• Exercise objective:
Copy all lines of the listing that include the string "empty".

• Available data:
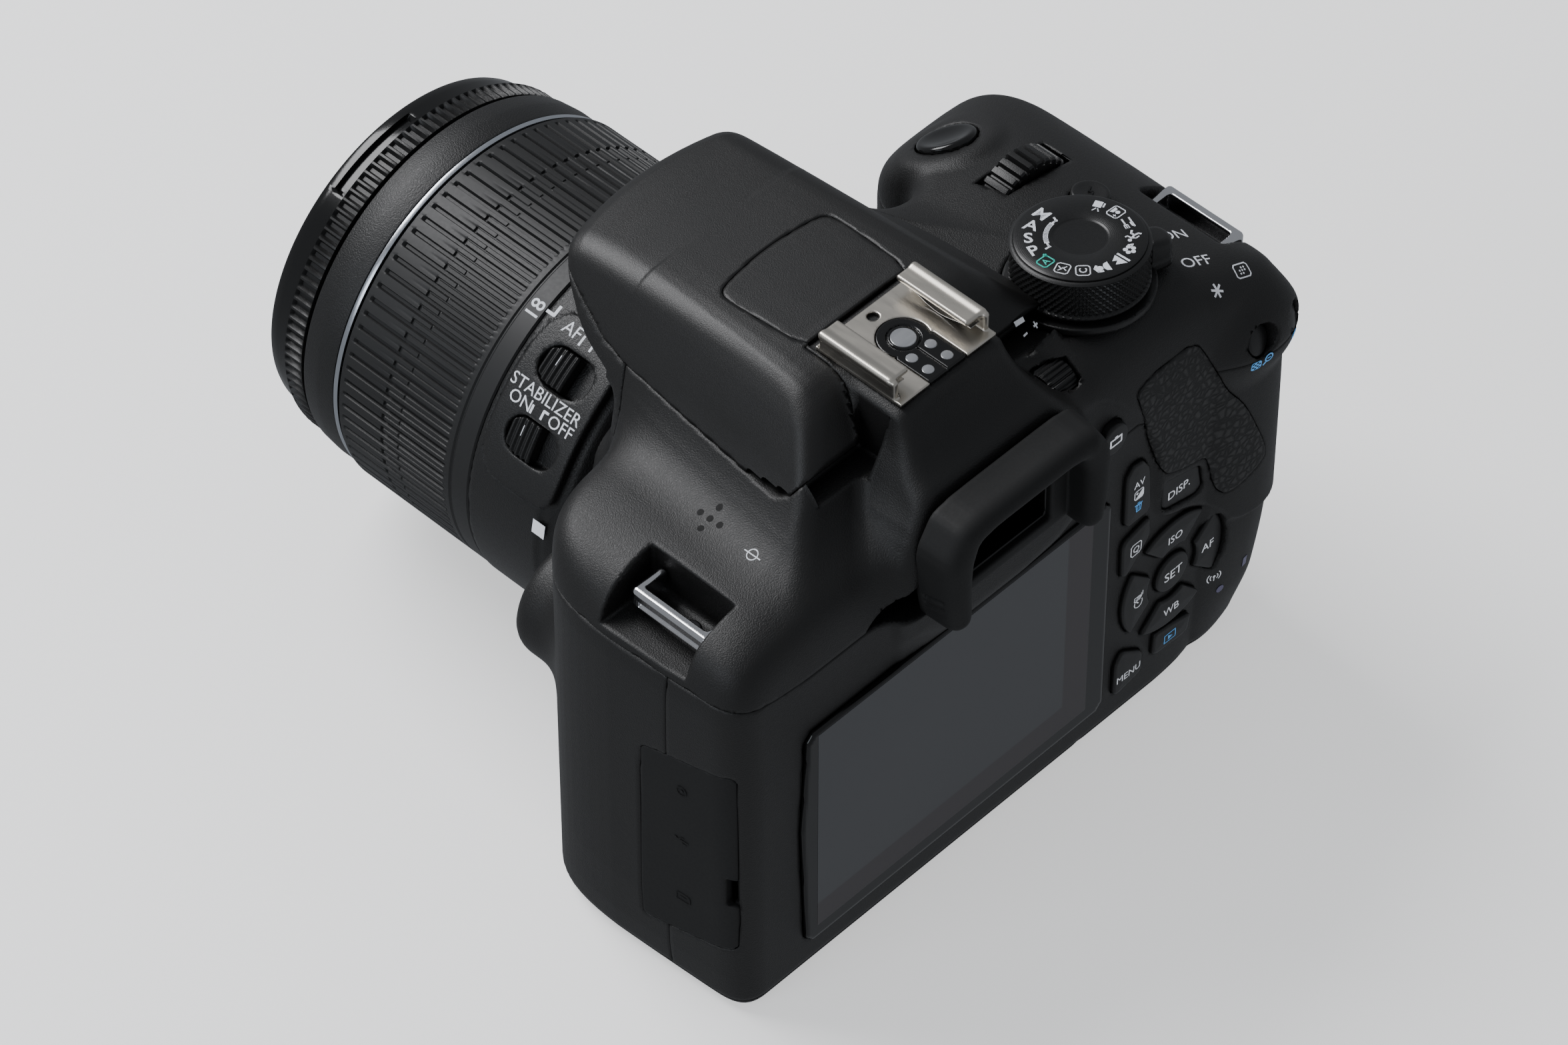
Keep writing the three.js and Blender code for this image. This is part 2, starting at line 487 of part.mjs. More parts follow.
const switchSlot = (degrees) =>
  block(-3.2, 3.2, SWITCH_Y - 5, SWITCH_Y + 5, 32, 40).transform(onBarrel(degrees).elements);
const switchKnob = (degrees) =>
  block(-2.8, 2.8, knobY - 2.9, knobY + 2.9, 32.4, 35).transform(onBarrel(degrees).elements);
// The switches sit in a panel raised slightly above the barrel.
const panel = block(-15, 15, -21, -4.6, 30, 34.9)
  .transform(onBarrel(44).elements)
  .intersect(ring(29.6, 34.25, -21, -4.6, 48));
const barrelWithPanel = rearBarrel
  .add(bayonet)
  .add(panel)
  .subtract(switchSlot(FOCUS_SWITCH))
  .subtract(switchSlot(STABILIZER_SWITCH));

// ---- build the scene ----
const camera = new THREE.Group();
camera.position.set((WIDTH_GRIP - WIDTH_PORT) / 2, -(LENS_FRONT + EYECUP_REAR) / 2, 0);
function add(name, piece, material) {
  const mesh = piece.getMesh();
  const geometry = new THREE.BufferGeometry();
  geometry.setAttribute("position", new THREE.BufferAttribute(mesh.vertProperties, 3));
  geometry.setIndex(new THREE.BufferAttribute(mesh.triVerts, 1));
  const made = new THREE.Mesh(geometry, material);
  made.name = name;
  camera.add(made);
}

add("top_cover", largest(topCover), BODY);
add("front_cover", largest(frontCoverTrimmed.add(frontUpper)), BODY);
add("rear_cover", largest(rearCover), BODY);
add("bottom_cover", largest(bottomCover), BODY);
add("grip_rubber", largest(gripRubber), RUBBER);
add("thumb_rubber", largest(thumbRubber), RUBBER);
add("flash_lid", largest(lid), BODY);
add("flash_lamp", block(-12, 12, -11, -5, 86, 91.4), GLASS);
add("mirror_box", mirrorBox, INNER);
add("lens_mount", mountRing, CHROME);
add("reflex_mirror", mirror, CHROME);
add("focusing_screen", screen, GLASS);
add("pentamirror", pentamirror, INNER);
add("shutter_unit", shutterUnit, INNER);
add("shutter_curtain", curtain, INNER);
add("image_sensor", sensor, BOARD);
add("main_board", board, BOARD);
add("flash_capacitor", capacitor, CELL);
add("battery", battery, CELL);
add("memory_card", card, CELL);
add("display_panel", screenPanel, INNER);
add("display_glass", glassPlate, GLASS);
add("eyepiece_lens", eyepieceLens, GLASS);
add("eyecup", eyecup, RUBBER);
add("tripod_socket", socket, BRASS);
add("port_panel", portPanel, INNER);
add("port_door", largest(door), RUBBER);
add("battery_door", batteryDoor, BODY);
add("shoe_bracket", bracket, STEEL);
add("shoe_insert", shoeInsert, INNER);
add("strap_lug_left", lug(43.4, 49.6, 29.4, 73, 42.4, 47.9), CHROME);
add("strap_lug_right", lug(-68.6, -61.4, 31, 74.4, -66.9, -60.4), CHROME);
add("lens_release_button", largest(releaseButton), CONTROL);
add("mode_dial", dial, CONTROL);
add("power_lever", lever, CONTROL);
add("command_dial", wheel, CONTROL);
add("flash_button", flashButton, CONTROL);
add("shutter_button", shutterButton, CONTROL);
add("autoexposure_lock_button", lockButton, CONTROL);
add("focus_point_button", pointButton, CONTROL);
add("diopter_dial", diopter, CONTROL);
for (const [name, outline] of Object.entries(REAR_BUTTONS)) {
  add(name, alongY(outline, REAR_Y - 2.6, REAR_Y + 0.8), CONTROL);
}
add("lens_rear_barrel", largest(barrelWithPanel), BODY);
add("zoom_ring", zoomRing, RUBBER);
add("lens_inner_barrel", innerBarrel, BODY);
add("focus_ring", focusRing, CONTROL);
add("front_lens_element", frontGlass, GLASS);
add("rear_lens_element", rearGlass, GLASS);
add("focus_mode_switch", switchKnob(FOCUS_SWITCH), CONTROL);
add("stabilizer_switch", switchKnob(STABILIZER_SWITCH), CONTROL);

export default camera;
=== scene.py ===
"""A single-lens-reflex camera with its zoom lens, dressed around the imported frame.

Shapes are worked out in millimetres in the maker's own frame (x = 0 and z = AXIS_Z is the lens axis,
y = 0 the lens flange) and moved into the frame's metres by place().
"""

import math

import bmesh
import bpy
import numpy as np
from mathutils import Euler, Matrix, Vector


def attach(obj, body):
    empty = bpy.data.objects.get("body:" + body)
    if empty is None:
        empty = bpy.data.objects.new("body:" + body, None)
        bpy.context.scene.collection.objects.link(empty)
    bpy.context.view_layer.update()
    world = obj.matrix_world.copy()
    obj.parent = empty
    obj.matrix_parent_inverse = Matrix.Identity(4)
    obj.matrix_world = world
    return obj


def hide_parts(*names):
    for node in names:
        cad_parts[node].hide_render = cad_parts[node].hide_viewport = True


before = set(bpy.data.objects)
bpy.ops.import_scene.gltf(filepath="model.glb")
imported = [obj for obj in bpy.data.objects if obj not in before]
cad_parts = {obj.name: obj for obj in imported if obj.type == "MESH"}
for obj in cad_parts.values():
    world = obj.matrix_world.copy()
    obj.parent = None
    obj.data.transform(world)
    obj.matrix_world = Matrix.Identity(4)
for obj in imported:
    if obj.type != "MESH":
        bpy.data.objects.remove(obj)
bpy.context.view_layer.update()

MM = 0.001
SHIFT = np.array([8.5, 2.3, 0.0])  # the maker's frame inside the row frame
AXIS_Z = 42.0
COARSER = 1.0


def place(points):
    return (np.asarray(points, float) + SHIFT) * MM


# ---------------------------------------------------------------- finishes
class Value:
    """A socket of a finish, with the arithmetic of its Math nodes."""

    def __init__(self, finish, socket):
        self.finish = finish
        self.socket = socket

    def math(self, operation, *others):
        node = self.finish.node("Math", {"operation": operation}, dict(enumerate([self, *others])))
        return Value(self.finish, node.outputs[0])

    def __add__(self, other):
        return self.math("ADD", other)

    def __sub__(self, other):
        return self.math("SUBTRACT", other)

    def __mul__(self, other):
        return self.math("MULTIPLY", other)

    def __rsub__(self, other):
        node = self.finish.node("Math", {"operation": "SUBTRACT"}, {0: other, 1: self})
        return Value(self.finish, node.outputs[0])

    def __pow__(self, other):
        return self.math("POWER", other)

    __radd__ = __add__
    __rmul__ = __mul__

    def between(self, low, high):
        """0 below low, 1 above high, smooth in between."""
        node = self.finish.node(
            "MapRange", {"interpolation_type": "SMOOTHSTEP"},
            {"Value": self, "From Min": low, "From Max": high},
        )
        return Value(self.finish, node.outputs["Result"])


class Finish:
    """One material, built from nodes."""

    made = {}

    def __init__(self, name):
        self.material = bpy.data.materials.new(name)
        self.material.use_nodes = True
        self.tree = self.material.node_tree
        self.tree.nodes.clear()
        self.place = self.node("TexCoord").outputs["Object"]
        Finish.made[name] = self.material

    def node(self, kind, settings=None, sockets=None):
        made = self.tree.nodes.new("ShaderNode" + kind)
        for key, value in (settings or {}).items():
            if key == "stops":
                ramp = made.color_ramp
                while len(ramp.elements) < len(value):
                    ramp.elements.new(1.0)
                for element, (position, color) in zip(ramp.elements, value):
                    element.position = position
                    element.color = color
            else:
                setattr(made, key, value)
        for key, value in (sockets or {}).items():
            socket = made.inputs[key]
            if isinstance(value, Value):
                self.tree.links.new(value.socket, socket)
            elif isinstance(value, bpy.types.NodeSocket):
                self.tree.links.new(value, socket)
            else:
                socket.default_value = value
        return made

    def noise(self, scale, detail=2.0, rough=0.5, at=None):
        node = self.node(
            "TexNoise", None,
            {"Vector": at or self.place, "Scale": scale, "Detail": detail, "Roughness": rough},
        )
        return Value(self, node.outputs["Fac"])

    def cells(self, scale, feature="F1", at=None):
        node = self.node("TexVoronoi", {"feature": feature}, {"Vector": at or self.place, "Scale": scale})
        return Value(self, node.outputs["Distance"])

    def stretched(self, scale=(1, 1, 1), rotation=(0, 0, 0)):
        node = self.node("Mapping", None, {"Vector": self.place, "Scale": scale, "Rotation": rotation})
        return node.outputs["Vector"]

    def split(self):
        node = self.node("SeparateXYZ", None, {"Vector": self.place})
        return [Value(self, node.outputs[axis]) for axis in "XYZ"]

    def blend(self, amount, first, second):
        """A colour between first and second."""
        node = self.node("Mix", {"data_type": "RGBA"}, {"Factor": amount, 6: first, 7: second})
        return node.outputs[2]

    def bump(self, height, strength, distance, under=None):
        sockets = {"Height": height, "Strength": strength, "Distance": distance}
        if under is not None:
            sockets["Normal"] = under
        return self.node("Bump", None, sockets).outputs["Normal"]

    def surface(self, **sockets):
        named = {key.replace("_", " "): value for key, value in sockets.items()}
        shader = self.node("BsdfPrincipled", None, named)
        self.node("OutputMaterial", None, {"Surface": shader.outputs["BSDF"]})
        return self.material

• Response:
    empty = bpy.data.objects.get("body:" + body)
    if empty is None:
        empty = bpy.data.objects.new("body:" + body, None)
        bpy.context.scene.collection.objects.link(empty)
    obj.parent = empty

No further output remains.